We stop by the seafood and oyster spot where Yanni and George charm customers with their personalities and fresh seafood. We try a half dozen juicy, enormous freshly shucked before our eyes Coffin Bay oysters with lemon. They slide down the throat with a shimmer. Yanni is a personality and has been on TV many times – he’s effervescent and a natural. On a Saturday morning, they easily sell 300 dozen of these babies. I feel an arm around me and it’s Yanni "I’m making you jealous huh?” he says to Mr NQN. Carmel tells us that when she has school groups she asks him to run down the hall with an octopus to scare the kids. Funnily enough, the school kids have become much more enthusiastic with the proliferation of cooking shows on television and now show a clear interest in the profession.

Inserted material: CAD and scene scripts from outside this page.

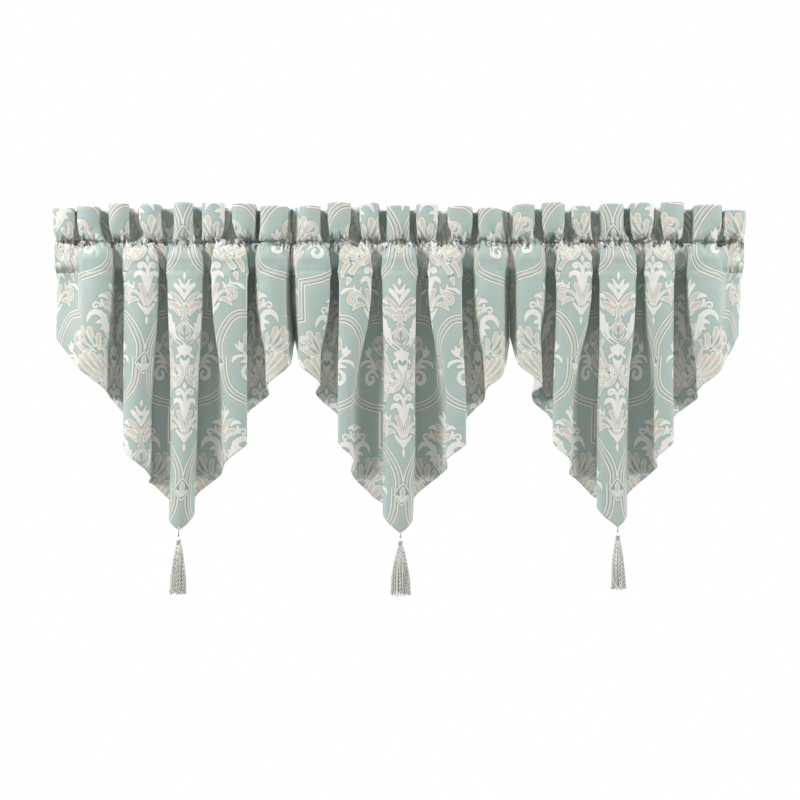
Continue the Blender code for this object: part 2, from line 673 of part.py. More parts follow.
def main():
    clear_scene()
    cloth = make_material("woven damask", CLOTH_COLOUR, 0.6)
    yarn = make_material("tassel yarn", YARN_COLOUR, 0.5)
    metal = make_material("polished cap", METAL_COLOUR, 0.12, 1.0)
    for side, panel in PANELS.items():
        valance, tip = valance_mesh("valance_" + side, panel)
        valance.data.materials.append(cloth)
        build_tassel(side, tip, yarn, metal)


main()
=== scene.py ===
# %% [markdown]
# An ascot valance is a short, pointed, gathered curtain. Here are three of them side by side, sewn from a
# jacquard damask, with a ruffled heading over a rod pocket and a tassel at each point. The solids of the
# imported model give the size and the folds. This lesson dresses them with fine cloth, its woven pattern,
# stitching, tassels and light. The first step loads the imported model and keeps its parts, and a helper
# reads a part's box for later.

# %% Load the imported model
import json
import math
import random

import bmesh
import bpy
import numpy as np
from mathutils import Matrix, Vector

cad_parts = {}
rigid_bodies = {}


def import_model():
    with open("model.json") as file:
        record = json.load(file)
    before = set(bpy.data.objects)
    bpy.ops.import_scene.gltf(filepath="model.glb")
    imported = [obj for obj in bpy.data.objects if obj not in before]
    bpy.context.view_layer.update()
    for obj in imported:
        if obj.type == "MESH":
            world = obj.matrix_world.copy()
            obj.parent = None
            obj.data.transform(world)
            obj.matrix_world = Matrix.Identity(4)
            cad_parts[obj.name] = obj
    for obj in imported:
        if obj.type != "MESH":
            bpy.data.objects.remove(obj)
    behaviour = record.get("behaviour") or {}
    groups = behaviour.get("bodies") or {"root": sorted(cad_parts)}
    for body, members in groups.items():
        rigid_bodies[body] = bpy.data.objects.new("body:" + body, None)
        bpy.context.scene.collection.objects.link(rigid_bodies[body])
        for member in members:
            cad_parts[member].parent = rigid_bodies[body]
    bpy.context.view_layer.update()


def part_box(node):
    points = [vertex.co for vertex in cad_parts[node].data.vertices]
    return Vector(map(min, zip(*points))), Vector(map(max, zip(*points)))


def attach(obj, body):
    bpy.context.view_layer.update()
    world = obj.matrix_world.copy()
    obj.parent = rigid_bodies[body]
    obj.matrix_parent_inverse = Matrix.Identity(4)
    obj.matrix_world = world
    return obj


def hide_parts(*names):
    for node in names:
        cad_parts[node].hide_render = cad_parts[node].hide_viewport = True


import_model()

MM = 0.001

# %% [markdown]
# The camera stands where the photographer stood: about five metres in front, level with the middle of the
# cloth. A long lens at that distance keeps the folds from spreading. It comes before the rest, because
# everything after it is judged through it. A camera could also be aimed with a constraint, but one fixed
# place and one fixed angle say more plainly what it does.

# %% Set the camera
CAMERA_DISTANCE = 5.0
PICTURE_WIDTH = 2.08        # metres that the picture shows at the rod's distance
PICTURE_MIDDLE = -0.3705    # height of the picture's middle
SENSOR = 36.0

eye = bpy.data.cameras.new("studio camera")
eye.sensor_width = SENSOR
eye.lens = SENSOR * CAMERA_DISTANCE / PICTURE_WIDTH
camera = bpy.data.objects.new("studio camera", eye)
camera.location = (0.0, -CAMERA_DISTANCE, PICTURE_MIDDLE)
camera.rotation_euler = (math.radians(90), 0.0, 0.0)
bpy.context.scene.collection.objects.link(camera)
bpy.context.scene.camera = camera
print("lens", round(eye.lens, 1), "mm")

# %% [markdown]
# Materials need four small helpers. The eye picks colours on a screen as sRGB, but the renderer adds up light
# in linear numbers, so the first turns hex values to linear. The second adds a shader node with its settings
# and its links in one line, which keeps a network readable. The third starts a material with what is the same
# all over its surface, and the fourth gives it noise that is stretched along a thread or a rib.

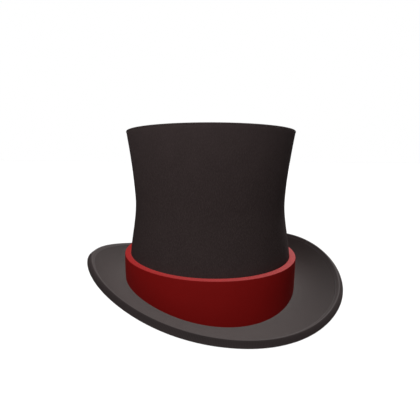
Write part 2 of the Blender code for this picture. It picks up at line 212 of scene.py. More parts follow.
def mix_colour(tree, share, first, second):
    """Two colours mixed by a share, which may come from a node."""
    made = add_node(tree, "ShaderNodeMix", {0: share}, data_type="RGBA")
    for number, colour in ((6, first), (7, second)):
        plain = isinstance(colour, tuple)
        feed(tree, made.inputs[number], (*colour, 1.0) if plain else colour)
    return made.outputs[2]


def add_sockets(tree, inputs, outputs):
    """The named inputs and outputs of a group: name: (kind, default)."""
    for name, (kind, value) in inputs.items():
        socket = tree.interface.new_socket(name, in_out="INPUT", socket_type="NodeSocket" + kind)
        if value is not None:
            socket.default_value = value
    for name, kind in outputs.items():
        tree.interface.new_socket(name, in_out="OUTPUT", socket_type="NodeSocket" + kind)
    start = tree.nodes.new("NodeGroupInput")
    end = tree.nodes.new("NodeGroupOutput")
    return start.outputs, end.inputs


# %% Helpers for materials and objects


def start_material(name):
    made = bpy.data.materials.new(name)
    made.use_nodes = True
    tree = made.node_tree
    return made, tree, tree.nodes["Principled BSDF"]


def paint(tree, shader, colour, roughness):
    tree.links.new(colour, shader.inputs["Base Color"])
    tree.links.new(roughness, shader.inputs["Roughness"])


def add_group(tree, group, **inputs):
    """A group's outputs. The group is set first, since it brings the sockets."""
    made = add_node(tree, "ShaderNodeGroup", node_tree=group)
    for name, value in inputs.items():
        feed(tree, made.inputs[name.replace("_", " ")], value)
    return made.outputs


def put(name, mesh):
    piece = bpy.data.objects.new(name, mesh)
    bpy.context.scene.collection.objects.link(piece)
    return piece


# %% [markdown]
# ## Light and floor
# The main light comes from high behind the hat's left side, the viewer's right. It reaches the
# brim's far curl and the band's flat top edge, and leaves the crown's front to a soft fill from the
# front left. Only part of the fill casts a shadow, as in a studio whose white walls throw light back
# into every hollow. Suns are used, because they light a wide floor evenly. The floor is plain and
# pale, but it throws little light back, so that the band is as bright at its foot as at its top. It
# is clear when seen from below, so that the lining can be looked at.

# %% Floor
FLOOR_REACH = 30.0
FLOOR_DROP = 0.0002  # clear of the lowest felt
FLOOR_SEEN = (0.80, 0.80, 0.80)
FLOOR_BOUNCE = (0.20, 0.20, 0.20)


def pale_paper():
    made, tree, shader = start_material("pale paper")
    seen = add_node(tree, "ShaderNodeLightPath").outputs["Is Camera Ray"]
    tree.links.new(mix_colour(tree, seen, FLOOR_BOUNCE, FLOOR_SEEN), shader.inputs["Base Color"])
    shader.inputs["Roughness"].default_value = 0.9
    shader.inputs["Specular IOR Level"].default_value = 0.1
    back = add_node(tree, "ShaderNodeNewGeometry").outputs["Backfacing"]
    clear = add_node(tree, "ShaderNodeBsdfTransparent").outputs[0]
    mix = add_node(tree, "ShaderNodeMixShader", {0: back, 1: shader.outputs[0], 2: clear})
    tree.links.new(mix.outputs[0], tree.nodes["Material Output"].inputs["Surface"])
    return made


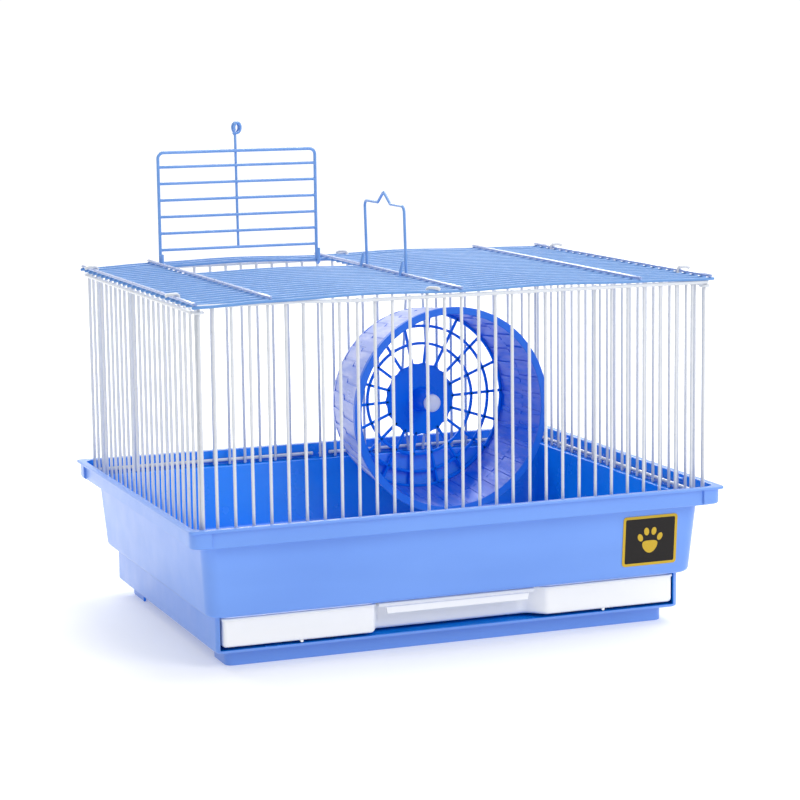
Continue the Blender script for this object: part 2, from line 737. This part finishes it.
def hook_path(foot, side, tail_z):
    """Upright that runs up through the roof and bends over its edge, with its tail pointing to side."""
    side = Vector((*side, 0)).normalized()
    bend_r, tail = 1.9, 5.6
    top = Vector((*foot, tail_z - bend_r))
    path = straight((*foot, FOOT_Z), top, 0.1, 6)
    axis = Vector((0, 0, 1)).cross(side)
    path += arc(top + side * bend_r, -side * bend_r, axis, 90, 6)[1:]
    end = path[-1]
    for share, droop in ((0.6, 0), (0.9, 0.3), (1.15, 1.1)):
        path.append(end + side * tail * share - Vector((0, 0, droop)))
    return path


def rail_z(x, back):
    """The front panel's top rail rises a little towards its left end."""
    lift = 0 if back else 1.2 * ease((-x - 60) / 50)
    return FRONT_RAIL_Z + lift


def long_panel(prefix, sy):
    """Front (sy -1) or back (sy 1) panel."""
    back = sy > 0
    if back:
        shift, hook_step, tail_to = -2.0, 2, (-0.75, 0.66)
    else:
        shift, hook_step, tail_to = 0.0, -2, (0.8, -0.6)
    y, rail_y = sy * PANEL_Y, sy * (PANEL_Y + RAIL_STEP)
    top = FRONT_RAIL_Z + 1.5
    uprights, hook, top_rail, bottom_rail = Shape(), Shape(), Shape(), Shape()
    reach = CORNER_X + 1.5
    xs = []
    for k in range(-14, 15):
        x = k * PITCH + shift
        xs.append(x)
        if back and abs(x - WHEEL.x) < PITCH:
            continue
        if k == hook_step:
            tube(hook, hook_path((x, y), tail_to, ROOF_Z + roof_bow(x) + 2.2), UPRIGHT_R)
        else:
            lean = rng.uniform(-0.12, 0.12)
            tube(uprights, straight((x, y, FOOT_Z), (x + lean, y, top), 0.18), UPRIGHT_R)
    if back:
        for side in (-1, 1):
            tube(uprights, bowed(side), UPRIGHT_R)
            xs.append(WHEEL.x + side * PITCH / 2)
    for corner in (-CORNER_X, CORNER_X):
        tube(uprights, straight((corner, y, FOOT_Z), (corner, y, top - 0.5), 0.1), UPRIGHT_R)
        xs.append(corner)
    tube(top_rail, [(x, rail_y, rail_z(x, back)) for x in (k * reach / 12 for k in range(-12, 13))], RAIL_R)
    # The back's bottom wire has a seam
    runs, bend = (((-reach, -7.0), (5.0, reach)), 0.2) if back else (((-reach, reach),), 0.1)
    for x0, x1 in runs:
        run = straight((x0, rail_y, BOTTOM_RAIL_Z), (x1, rail_y, BOTTOM_RAIL_Z), bend, 8)
        tube(bottom_rail, run, RAIL_R)
    for x in xs:
        for z, rail in ((rail_z(x, back), top_rail), (BOTTOM_RAIL_Z, bottom_rail)):
            weld(rail, (x, y, z), (x, rail_y, z), "x")
    white(prefix + "_upright_wires", uprights, [prefix + "_uprights"])
    white(prefix + "_hook", hook, [prefix + "_hook_wire"])
    white(prefix + "_top_wire", top_rail, [prefix + "_top_rail"])
    white(prefix + "_bottom_wire", bottom_rail, [prefix + "_bottom_rail"])


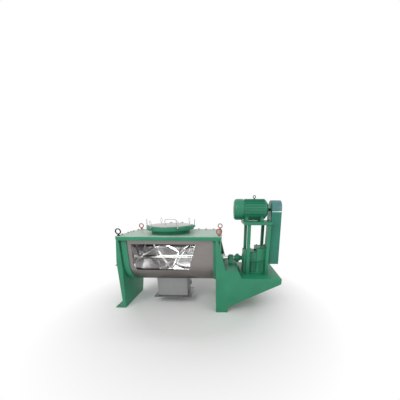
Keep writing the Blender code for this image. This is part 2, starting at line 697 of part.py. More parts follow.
def build_stand():
    """Make the drive stand: two side plates, the cross wall and the folded deck."""
    half = STAND_DEPTH / 2
    ear_top = RIM_BOTTOM - GAP
    outline = [(STAND_START, 0), (STAND_START + STAND_FOOT_LENGTH, 0),
               (STAND_START + STAND_FOOT_LENGTH, STAND_FOOT_RISE), (STAND_END, STAND_END_LOW),
               (STAND_END, DECK_HEIGHT), (SLOPE_END, DECK_HEIGHT), (SHELF_END, SHELF_HEIGHT),
               (STAND_START + STAND_EAR_FOOT, SHELF_HEIGHT), (STAND_START + STAND_EAR_TOP, ear_top),
               (STAND_START, ear_top)]
    part(plate("stand_front_plate", outline, -half, -half + STAND_PLATE, "Y"), "green_enamel")
    part(plate("stand_back_plate", outline, half - STAND_PLATE, half, "Y"), "green_enamel")

    # Cross wall against the drive end of the trough, with a hole for the shaft's gland
    inner = half - STAND_PLATE - GAP
    low_x = END_FACE + GAP
    wall = box("stand_cross_wall", (low_x, -inner, 0), (low_x + STAND_PLATE, inner, ear_top))
    opening = rod("opening", (low_x - OVERRUN, 0, SHAFT_HEIGHT),
                  (low_x + STAND_PLATE + OVERRUN, 0, SHAFT_HEIGHT), GLAND_FLANGE + GAP, ROUND_STEPS)
    arch = box("arch", (low_x - OVERRUN, -LEG_SHELF_HALF, -OVERRUN),
               (low_x + STAND_PLATE + OVERRUN, LEG_SHELF_HALF, SHAFT_HEIGHT / 4))
    wall = cut(wall, opening, arch)

    # Foot plates on the floor at both sides of the arch
    feet = [box("foot", (low_x + STAND_PLATE / 2, min(side * LEG_SHELF_HALF, side * inner), 0),
                (STAND_START + STAND_FOOT_LENGTH, max(side * LEG_SHELF_HALF, side * inner), LEG_FOOT_PLATE))
            for side in (-1, 1)]
    part(join(wall, *feet), "green_enamel")

    # Deck folded from one plate: bearing shelf, slope, gearbox deck and the lip at its end
    deck_start = low_x + STAND_PLATE + GAP
    path = [(deck_start, SHELF_HEIGHT), (SHELF_END, SHELF_HEIGHT), (SLOPE_END, DECK_HEIGHT),
            (STAND_END, DECK_HEIGHT), (STAND_END, STAND_END_LOW)]
    deck = sheet("stand_deck", path, -inner, inner, SHELF_PLATE, "Y")
    part(deck, "green_enamel")


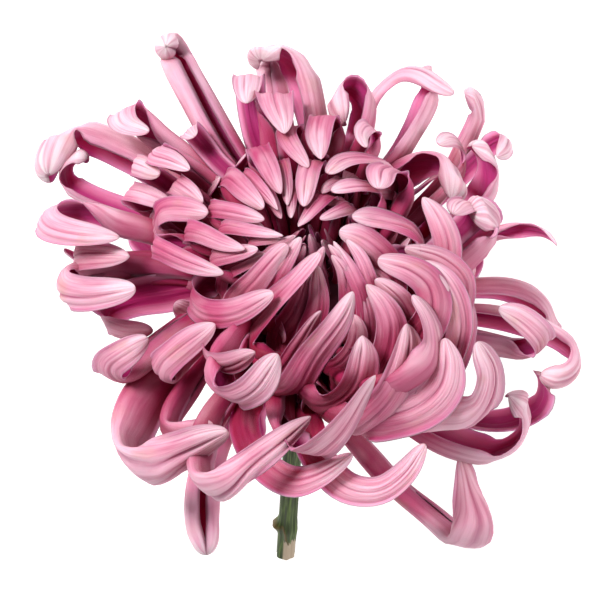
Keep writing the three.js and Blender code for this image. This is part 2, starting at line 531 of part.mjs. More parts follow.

We walk into the deli building which is now a National trust protected Art Deco design building. Originally built to sell butter and cheese the windows were built to face South to keep things cool. Back then there were fourteen butter and cheese stalls and today there remains one butter specialist. The rest are deli items. Interestingly some of the bigger brands started here such as Tibaldi smallgoods, Perfect cheese and Herbert Adams. And how do the stall-holders get in and out? Why through this little door of course! And this is also where deliveries and garbage go in and out too.
We pass by Andrews bakery where they access breads from 18 different bakeries and make New York style bagels.